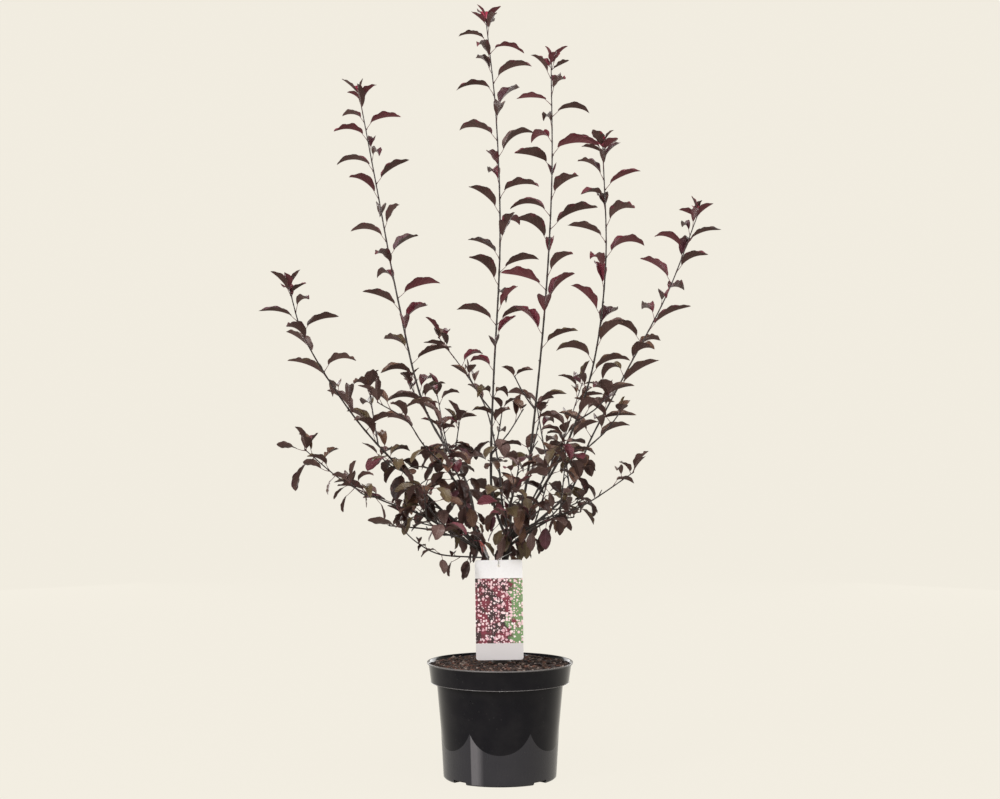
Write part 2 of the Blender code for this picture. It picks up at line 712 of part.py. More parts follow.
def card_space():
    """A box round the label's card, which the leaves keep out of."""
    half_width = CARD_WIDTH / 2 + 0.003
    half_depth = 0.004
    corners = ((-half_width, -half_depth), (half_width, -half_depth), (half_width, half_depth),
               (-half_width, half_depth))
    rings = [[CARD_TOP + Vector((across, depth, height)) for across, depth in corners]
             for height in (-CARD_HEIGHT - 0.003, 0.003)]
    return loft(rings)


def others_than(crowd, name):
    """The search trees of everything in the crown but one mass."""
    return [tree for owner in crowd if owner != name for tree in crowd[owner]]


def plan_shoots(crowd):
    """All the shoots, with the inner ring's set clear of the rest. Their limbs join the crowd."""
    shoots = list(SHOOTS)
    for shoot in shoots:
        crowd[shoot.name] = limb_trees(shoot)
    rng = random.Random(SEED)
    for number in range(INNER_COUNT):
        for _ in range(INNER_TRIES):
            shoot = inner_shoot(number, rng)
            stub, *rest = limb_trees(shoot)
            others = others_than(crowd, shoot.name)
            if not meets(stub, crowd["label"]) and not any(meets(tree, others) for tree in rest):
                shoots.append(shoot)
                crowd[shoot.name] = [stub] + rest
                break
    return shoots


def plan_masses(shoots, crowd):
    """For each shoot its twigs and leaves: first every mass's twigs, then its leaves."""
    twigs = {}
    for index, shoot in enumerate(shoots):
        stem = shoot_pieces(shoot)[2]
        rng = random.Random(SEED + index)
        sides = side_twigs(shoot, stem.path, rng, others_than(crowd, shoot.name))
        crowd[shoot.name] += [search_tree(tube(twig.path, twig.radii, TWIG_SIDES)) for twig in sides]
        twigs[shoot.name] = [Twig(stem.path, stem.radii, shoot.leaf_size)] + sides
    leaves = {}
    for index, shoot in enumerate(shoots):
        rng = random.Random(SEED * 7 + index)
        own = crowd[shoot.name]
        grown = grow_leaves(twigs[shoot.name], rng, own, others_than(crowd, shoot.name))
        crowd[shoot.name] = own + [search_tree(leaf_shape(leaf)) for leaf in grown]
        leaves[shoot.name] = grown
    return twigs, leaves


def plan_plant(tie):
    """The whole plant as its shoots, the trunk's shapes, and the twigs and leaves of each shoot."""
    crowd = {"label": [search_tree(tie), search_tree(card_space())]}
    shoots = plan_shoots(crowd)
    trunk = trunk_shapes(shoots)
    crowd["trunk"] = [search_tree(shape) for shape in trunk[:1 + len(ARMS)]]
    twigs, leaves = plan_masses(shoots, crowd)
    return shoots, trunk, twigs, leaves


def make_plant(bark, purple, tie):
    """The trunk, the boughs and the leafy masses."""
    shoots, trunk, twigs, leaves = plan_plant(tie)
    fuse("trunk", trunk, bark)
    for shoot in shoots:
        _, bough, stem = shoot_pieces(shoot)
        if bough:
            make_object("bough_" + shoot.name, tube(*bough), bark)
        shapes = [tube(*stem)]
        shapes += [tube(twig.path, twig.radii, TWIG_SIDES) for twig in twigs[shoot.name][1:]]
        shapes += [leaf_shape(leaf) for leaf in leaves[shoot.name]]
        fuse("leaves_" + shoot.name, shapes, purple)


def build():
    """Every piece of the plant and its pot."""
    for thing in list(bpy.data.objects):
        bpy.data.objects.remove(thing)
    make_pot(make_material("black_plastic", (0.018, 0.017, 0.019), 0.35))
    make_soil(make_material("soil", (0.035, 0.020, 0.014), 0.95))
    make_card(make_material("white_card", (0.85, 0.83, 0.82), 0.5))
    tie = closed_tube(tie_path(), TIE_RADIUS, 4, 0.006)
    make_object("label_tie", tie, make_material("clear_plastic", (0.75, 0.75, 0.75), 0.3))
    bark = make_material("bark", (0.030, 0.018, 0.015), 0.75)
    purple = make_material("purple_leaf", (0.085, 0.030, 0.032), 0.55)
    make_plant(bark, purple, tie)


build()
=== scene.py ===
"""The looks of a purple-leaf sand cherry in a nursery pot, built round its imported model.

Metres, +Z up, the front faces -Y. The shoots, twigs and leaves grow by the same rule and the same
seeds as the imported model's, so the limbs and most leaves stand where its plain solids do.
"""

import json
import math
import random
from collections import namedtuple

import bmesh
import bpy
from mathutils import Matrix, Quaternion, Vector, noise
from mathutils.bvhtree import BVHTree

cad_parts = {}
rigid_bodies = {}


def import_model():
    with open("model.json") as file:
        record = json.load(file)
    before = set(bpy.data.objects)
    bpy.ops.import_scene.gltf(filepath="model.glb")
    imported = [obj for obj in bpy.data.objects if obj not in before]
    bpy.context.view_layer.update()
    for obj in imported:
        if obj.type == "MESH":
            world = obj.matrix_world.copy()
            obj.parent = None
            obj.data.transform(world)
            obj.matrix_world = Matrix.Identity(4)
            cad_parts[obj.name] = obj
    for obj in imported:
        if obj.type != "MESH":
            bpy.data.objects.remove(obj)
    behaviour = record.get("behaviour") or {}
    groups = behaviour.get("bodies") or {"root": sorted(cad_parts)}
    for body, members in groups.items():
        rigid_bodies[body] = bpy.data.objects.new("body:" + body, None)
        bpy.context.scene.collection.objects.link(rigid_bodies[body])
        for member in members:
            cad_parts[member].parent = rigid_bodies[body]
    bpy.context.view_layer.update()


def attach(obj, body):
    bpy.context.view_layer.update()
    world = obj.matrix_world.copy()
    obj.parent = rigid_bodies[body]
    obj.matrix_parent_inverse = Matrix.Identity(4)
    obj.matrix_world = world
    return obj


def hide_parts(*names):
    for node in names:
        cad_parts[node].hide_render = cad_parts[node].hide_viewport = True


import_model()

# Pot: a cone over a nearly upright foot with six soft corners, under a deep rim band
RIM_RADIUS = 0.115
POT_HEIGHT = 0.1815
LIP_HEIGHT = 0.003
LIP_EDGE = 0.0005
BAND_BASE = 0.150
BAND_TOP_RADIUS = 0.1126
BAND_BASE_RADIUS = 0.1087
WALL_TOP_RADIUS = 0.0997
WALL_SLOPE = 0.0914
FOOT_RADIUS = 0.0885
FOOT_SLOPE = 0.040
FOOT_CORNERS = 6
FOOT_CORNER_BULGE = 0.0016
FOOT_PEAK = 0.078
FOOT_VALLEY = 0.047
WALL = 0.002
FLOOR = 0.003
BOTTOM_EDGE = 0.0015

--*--

Task instructions: Spot every line that holds "members" and copy it.

Answer to the task:
    for body, members in groups.items():
        for member in members:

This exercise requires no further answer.